Si l’on ajoute que cette annonce pour le moins prématurée (la proposition de loi, qui n’a pas encore d’auteur bien qu’elle ait déjà un contenu, ne sera pas inscrite à l’ordre du jour avant juillet) coïncide avec une nouvelle montée des chiffres du chômage (63 400 chômeurs supplémentaires en mars, ce qui porte le total de demandeurs d’emploi à 2,44 millions), tandis que de plus en plus d’entreprises mettent partiellement leurs employés au chômage technique, cette nouvelle offensive contre le dimanche paraîtra pour le moins décalée.
Et même carrément surréaliste si l’on entend le ministre du Travail expliquer sur tous les tons sa volonté de « bien souligner qu’il ne s’agit pas d’une remise en cause du repos dominical ». On a beau être habitués, à chaque fois que l’Europe fait un pas vers la supranationalité, à entendre nos gouvernants nous expliquer que c’est pour mieux défendre l’Etat-nation, ce genre de grand écart orwellien n’en écorche pas moins les oreilles.
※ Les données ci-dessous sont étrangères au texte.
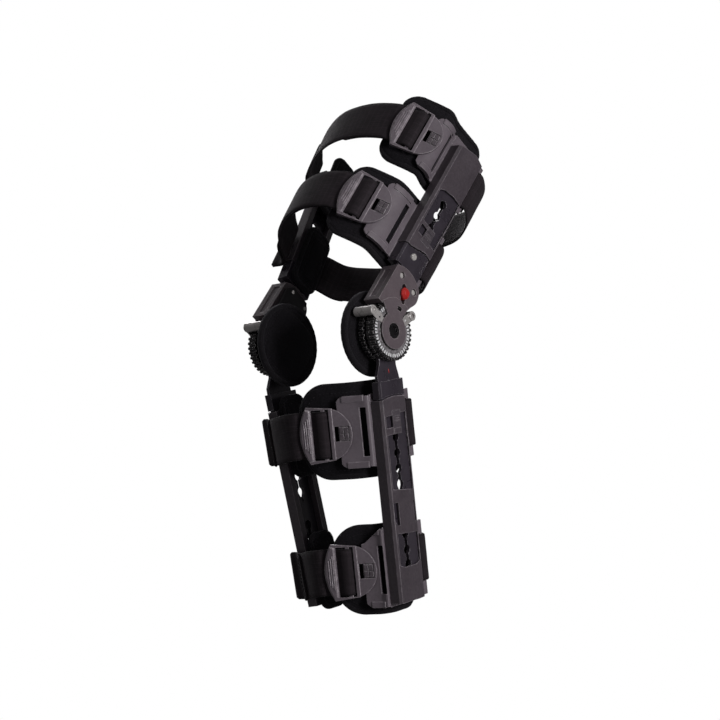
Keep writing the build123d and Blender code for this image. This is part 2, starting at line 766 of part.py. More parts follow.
def wing_controls(level):
    """Front wing's control points: off the base, the turn at the latch, the tip."""
    front_edge, _ = shell_edges(level.frame)
    latch, run = buckle_run(level)
    inner = Vector(run.Y, -run.X, 0)
    if inner.Y > 0:
        inner = inner * -1
    start = (front_edge + forward_sign(level.frame) * 2.6, cuff_middle - 0.8)
    turn = (latch[0] + inner.X * level.wing_sink, latch[1] + inner.Y * level.wing_sink)
    tip = (turn[0] + run.X * 17, turn[1] + run.Y * 17)
    return start, turn, tip


def on_wing(controls, k):
    """Point of the wing's quadratic curve at parameter k."""
    start, turn, tip = controls
    return tuple((1 - k) ** 2 * start[i] + 2 * k * (1 - k) * turn[i] + k * k * tip[i]
                 for i in (0, 1))


def cuff_plate(level):
    """Base behind the shell, front wing under the buckle, and rear wing."""
    frame = level.frame
    forward = forward_sign(frame)
    front_edge, rear_edge = shell_edges(frame)
    controls = wing_controls(level)
    start, end = level.wing
    rear_wing = [(rear_edge - forward * behind, cuff_middle + out) for behind, out in
                 (calf_rear_wing if frame is calf_bar else thigh_rear_wing)]
    with BuildPart() as cuff:
        with BuildSketch(across(frame, start)):
            with BuildLine():
                Polyline((front_edge, cuff_middle - cuff_half),
                         (front_edge, cuff_middle + cuff_half),
                         (rear_edge, cuff_middle + cuff_half),
                         (rear_edge, cuff_middle - cuff_half), close=True)
            make_face()
        extrude(amount=end - start)
        front_wing = [(front_edge - forward * 1.5, cuff_middle - 0.4), controls[0],
                      *[on_wing(controls, k) for k in (0.25, 0.5, 0.75)], controls[2]]
        ribbon(across(frame, start + 1), front_wing, cuff_half, end - start - 2)
        ribbon(across(frame, start + 2), rear_wing, cuff_half, end - start - 4)
        # raised rims along the front wing's two edges
        for along in (start, end - rim_width):
            ribbon(across(frame, along),
                   [on_wing(controls, k) for k in (0.12, 0.35, 0.6, 0.82)],
                   rim_half, rim_width)
        # long slot in the front wing beside the shell
        near, far = on_wing(controls, 0.2), on_wing(controls, 0.3)
        slope = Vector(far[0] - near[0], far[1] - near[1], 0).normalized()
        slot_middle = level.station if frame is calf_bar else level.wing_middle
        with BuildSketch(across(frame, slot_middle - 26)):
            with Locations(Location((near[0] - slope.X * 1.1, near[1] - slope.Y * 1.1),
                                    degrees(atan2(slope.Y, slope.X)))):
                Rectangle(7.0, 12)
        extrude(amount=52, mode=Mode.SUBTRACT)
        # slot in the rear wing
        rear_slot = ((rear_wing[1][0] + rear_wing[2][0]) / 2,
                     (rear_wing[1][1] + rear_wing[2][1]) / 2)
        with BuildSketch(across(frame, level.wing_middle - 26.3)):
            with Locations(rear_slot):
                Rectangle(4.0, 12)
        extrude(amount=52.6, mode=Mode.SUBTRACT)
        # trim the front wing's corners: rounded, or slanted where the level says so
        plane = buckle_plane(level)
        y_sign = 1 if plane.y_dir.dot(frame.x_dir) > 0 else -1
        corner_r = 11.0
        tip_x = 18.6
        for edge, outward in ((start - level.station, -1), (end - level.station, 1)):
            def y_at(inset):
                return y_sign * (edge - outward * inset)

            with BuildSketch(plane.offset(7)) as corner:
                with BuildLine():
                    if level.pointed_corner and outward < 0:
                        Polyline((24, y_at(17)), (14, y_at(15.5)), (9, y_at(11.5)),
                                 (-6, y_at(-0.6)), (24, y_at(-0.6)), close=True)
                    else:
                        ThreePointArc((tip_x, y_at(corner_r + 3)),
                                      (tip_x - corner_r * 0.29, y_at(corner_r * 0.29)),
                                      (tip_x - corner_r - 3, y_at(-0.3)))
                        Polyline((tip_x - corner_r - 3, y_at(-0.3)), (24, y_at(-0.3)),
                                 (24, y_at(corner_r + 3)), (tip_x, y_at(corner_r + 3)))
                make_face()
            extrude(corner.sketch, amount=-14, mode=Mode.SUBTRACT)
    return cuff


def inward(before, point, after, distance):
    """Move a point toward the leg, square to the line joining its neighbours."""
    dx, dy = after[0] - before[0], after[1] - before[1]
    reach = hypot(dx, dy)
    normal_x, normal_y = dy / reach, -dx / reach
    if normal_y > 0:
        normal_x, normal_y = -normal_x, -normal_y
    return (point[0] + normal_x * distance, point[1] + normal_y * distance)


def lateral_pad(level):
    """Foam pad lining the cuff."""
    frame = level.frame
    forward = forward_sign(frame)
    front_edge, rear_edge = shell_edges(frame)
    controls = wing_controls(level)
    _, turn, tip = controls
    depth = pad_gap + pad_thickness / 2
    base = cuff_middle - depth
    path = [
        (rear_edge - forward * 6, base),
        ((front_edge + rear_edge * 2) / 3, base),
        (front_edge - forward * (14 if frame is calf_bar else 1), base - 0.4),
        inward(on_wing(controls, 0.45), on_wing(controls, 0.6), on_wing(controls, 0.75),
               depth + 0.6),
        inward(turn, tip, section_point(level, level.buckle_end), depth + 1.2),
        section_point(level, level.pad_end),
    ]
    start, end = level.pad
    with BuildPart() as pad:
        ribbon(across(frame, start), path, pad_thickness / 2, end - start)
    return pad


def short_pad(level):
    """Short flat pad behind the shell only, used on the medial side."""
    frame = level.frame
    forward = forward_sign(frame)
    front_edge, rear_edge = shell_edges(frame)
    front, rear = front_edge - forward * 4, rear_edge + forward * 1
    outer, inner = cuff_middle + 1.3, cuff_middle - 6.2
    start, end = level.pad
    with BuildPart() as pad:
        with BuildSketch(across(frame, start + 6)):
            with BuildLine():
                Polyline((front, outer), (rear, outer), (rear, inner), (front, inner),
                         close=True)
            make_face()
        extrude(amount=end - start - 12)
        # round the edges that run along the upright
        fillet(pad.edges().filter_by(
            lambda edge: abs((edge % 0.5).dot(frame.x_dir)) > 0.9), 2.5)
    return pad


buckle_length = 58.5
buckle_half = 61.0 / 2       # half the buckle's width across the strap
buckle_base = 1.9            # underside, above the buckle's plane


def strap_buckle(plane):
    """Latch plate with a window, open frame, strap bar and ribbed end bar."""
    half = buckle_half
    shoulder = buckle_length - 9
    with BuildPart() as buckle:
        # bowed latch plate
        with BuildSketch(plane.offset(buckle_base)):
            with BuildLine():
                ThreePointArc((24.5, -half + 3), (2.0, 0), (24.5, half - 3))
                Line((24.5, half - 3), (24.5, -half + 3))
            make_face()
            with Locations((13.0, 0)):
                Rectangle(16.0, 16.0, mode=Mode.SUBTRACT)
        extrude(amount=2.6)
        # open frame, bowed at its outer end
        with BuildSketch(plane.offset(buckle_base)):
            with BuildLine():
                Line((22, -half + 3), (shoulder, -half))
                ThreePointArc((shoulder, -half), (buckle_length, 0), (shoulder, half))
                Line((shoulder, half), (22, half - 3))
                Line((22, half - 3), (22, -half + 3))
            make_face()
            with Locations((35.3, 0)):
                Rectangle(19.4, strap_width + 3.0, mode=Mode.SUBTRACT)
        extrude(amount=3.6)
        # strap bar across the frame
        with BuildSketch(plane.offset(2.6)):
            with Locations((32.0, 0)):
                Rectangle(4.2, strap_width + 6)
        extrude(amount=2.2)
        # raised grip on the end bar
        with BuildSketch(plane.offset(5.5)) as grip:
            with BuildLine():
                Polyline((46.2, -half + 3.5), (50.5, -half + 2.5))
                ThreePointArc((50.5, -half + 2.5), (57.2, 0), (50.5, half - 2.5))
                Polyline((50.5, half - 2.5), (46.2, half - 3.5), (46.2, -half + 3.5))
            make_face()
        extrude(grip.sketch, amount=1.3, taper=35)
        # ribs; the grip's face is still pending, so it is raised straight by 0.7 too
        with BuildSketch(plane.offset(6.7)):
            for i in (0, 1, 2):
                with Locations((48.8 + 2.2 * i, 0)):
                    Rectangle(0.9, 36 - 5 * i)
        extrude(amount=0.7)
    return buckle


def release_tab(plane):
    """Tab in the latch plate's window, with a round bar along its strap end."""
    with BuildPart() as tab:
        with BuildSketch(plane.offset(2.2)):
            with Locations((10.95, 0)):
                Rectangle(11.3, 14.4)
        extrude(amount=1.6)
        # four raised thumb pads with a cross groove between them
        with BuildSketch(plane.offset(3.7)):
            with Locations((8.0, 3.6), (8.0, -3.6), (13.1, 3.6), (13.1, -3.6)):
                Rectangle(4.2, 6.0)
        extrude(amount=1.5)
        bar_start = plane.from_local_coords(Vector(15.9, -7.9, 3.0))
        with BuildSketch(Plane(origin=tuple(bar_start), x_dir=tuple(plane.x_dir),
                               z_dir=tuple(plane.y_dir))):
            Circle(0.95)
        extrude(amount=15.8)
    return tab


def strap(flat, station, path):
    """Strap centred on a station, following (forward, X) points."""
    forward = forward_sign(flat)
    with BuildPart() as band:
        ribbon(across(flat, station - strap_width / 2),
               [(forward * ahead, x) for ahead, x in path],
               strap_thickness / 2, strap_width)
    return band


for level in levels:
    save(cuff_plate(level), level.name + "_cuff")
    save(lateral_pad(level), "lat_" + level.name + "_pad")
    save_mirrored(short_pad(level), "med_" + level.name + "_pad")
    save(strap_buckle(buckle_plane(level)), level.name + "_buckle")
    save(release_tab(buckle_plane(level)), level.name + "_tab")
    save(strap(level.flat, level.station, level.front_strap), level.name + "_front_strap")
    save(strap(level.flat, level.wing_middle + level.rear_shift, level.rear_strap),
         level.name + "_rear_strap")
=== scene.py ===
"""Hinged post-operative knee brace: straps, pads, printed marks, materials and stage.

The origin is on the knee axis; +X is lateral, -Y is anterior (forward) and +Z is up.
The calf hangs straight down and the thigh rises towards the rear.
Geometry is worked out in millimetres and turned into metres when a mesh is made;
materials, lights and camera are in metres.
"""
import json
import math
from collections import namedtuple
from dataclasses import dataclass

import bmesh
import bpy
import numpy as np
from mathutils import Matrix, Vector, noise
from mathutils.kdtree import KDTree


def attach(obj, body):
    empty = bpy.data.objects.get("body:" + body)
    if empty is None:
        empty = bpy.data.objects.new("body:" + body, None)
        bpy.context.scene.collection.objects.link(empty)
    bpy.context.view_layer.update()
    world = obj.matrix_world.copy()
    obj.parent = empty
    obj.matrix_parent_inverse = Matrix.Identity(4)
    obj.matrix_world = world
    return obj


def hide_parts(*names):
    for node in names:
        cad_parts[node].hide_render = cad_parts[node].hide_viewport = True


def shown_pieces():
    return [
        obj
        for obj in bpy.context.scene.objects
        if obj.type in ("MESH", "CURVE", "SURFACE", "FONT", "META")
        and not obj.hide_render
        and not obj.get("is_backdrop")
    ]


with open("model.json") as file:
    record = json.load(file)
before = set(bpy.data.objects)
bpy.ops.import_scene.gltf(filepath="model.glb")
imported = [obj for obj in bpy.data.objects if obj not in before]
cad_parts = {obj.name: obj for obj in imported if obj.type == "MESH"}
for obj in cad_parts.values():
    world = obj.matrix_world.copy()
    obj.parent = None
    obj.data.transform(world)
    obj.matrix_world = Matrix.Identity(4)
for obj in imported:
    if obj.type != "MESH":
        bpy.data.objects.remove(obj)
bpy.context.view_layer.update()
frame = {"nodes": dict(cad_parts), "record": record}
nodes = frame["nodes"]
scene = bpy.context.scene

# ------------------------------------------------------------------ leg frames
MM = 0.001
SIDES = {"lat": 1, "med": -1}         # sign of X on each side of the knee
BEND = 60.0                           # distance from the knee at which the uprights tilt
SHELL_DEPTH = 15.0
SHELL_BACK = -SHELL_DEPTH - 1.5       # section height of the shells' leg side
STRAP_WIDTH = 50.8

THIGH_LEAN = math.radians(46.0)       # thigh axis from the vertical
UP = Vector((0, math.sin(THIGH_LEAN), math.cos(THIGH_LEAN)))
FORWARD = Vector((0, -math.cos(THIGH_LEAN), math.sin(THIGH_LEAN)))
OUT = Vector((1, 0, 0))


class Section:
    """Frame of an upright: along it away from the knee, across it, and out from the leg."""

    def __init__(self, leg, mirror):
        cosine, sine = math.cos(leg.tilt), math.sin(leg.tilt)
        along = leg.axis * cosine + OUT * sine
        out = OUT * cosine - leg.axis * sine
        origin = OUT * leg.face_x + leg.axis * BEND - along * BEND
        self.along, self.across, self.out, self.origin = (
            Vector((mirror * v.x, v.y, v.z)) for v in (along, out.cross(along), out, origin))

    def at(self, u, t, n):
        return self.origin + self.along * u + self.across * t + self.out * n


@dataclass
class Leg:
    """Calf or thigh, with the section frames of its two uprights."""
    name: str
    axis: Vector            # away from the knee, along the leg
    front: Vector           # forward, square to the axis
    forward: int            # sign of forward in the section's across direction
    face_x: float           # X of the upright's outer face at the bend
    tilt: float             # outward tilt of the upright beyond the bend
    front_edge: float       # edges of the shell, across the section
    rear_edge: float
    slot_gap: float         # rear strap slot: distance behind the shell's rear edge
    slot_lift: float        # and its height over SHELL_BACK
    front_centre: float     # forward distance of a point inside the front strap's arc
    rear_centre: float      # and inside the rear strap's arc
    return_length: float    # turned-back layer of the front strap
    tab_length: float       # tab of the front strap
    pad_end_radius: float   # corners at the front end of the lateral pads

    def __post_init__(self):
        self.lateral = Section(self, 1)
        self.medial = Section(self, -1)

    def point(self, forward, x, u):
        """Point at distance u from the knee along the untilted leg."""
        return OUT * x + self.axis * u + self.front * forward

    def section_point(self, forward, x, u):
        """(across, out) of such a point in the lateral section."""
        face = self.face_x + math.tan(self.tilt) * (u - BEND)
        return self.forward * forward, (x - face) * math.cos(self.tilt)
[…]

Sans revenir une fois encore sur la contradiction criante d’une politique qui se veut « de civilisation » tout en détricotant, maille à maille, tous les repères qui distinguent une société civilisée d’un simple agglomérat d’individus, on comprend mal au nom de quelle pseudo efficacité économique il faudrait consentir cette nouvelle entorse au principe du repos hebdomadaire : alors que la crise économique et financière met le pouvoir d’achat à rude épreuve, qui peut sérieusement croire que l’ouverture des hypermarchés un jour de plus va miraculeusement inciter les gens à dépenser davantage ?
La veille de l’annonce de M. Hortefeux, “le Monde” publiait en une un article montrant que « les consommateurs boudent les grandes surfaces », le directeur du Credoc y voyant même un signe de « la fin de l’ère de l’hyper-consommation ». Apparemment, au gouvernement, on n’est plus abonné au “Monde”…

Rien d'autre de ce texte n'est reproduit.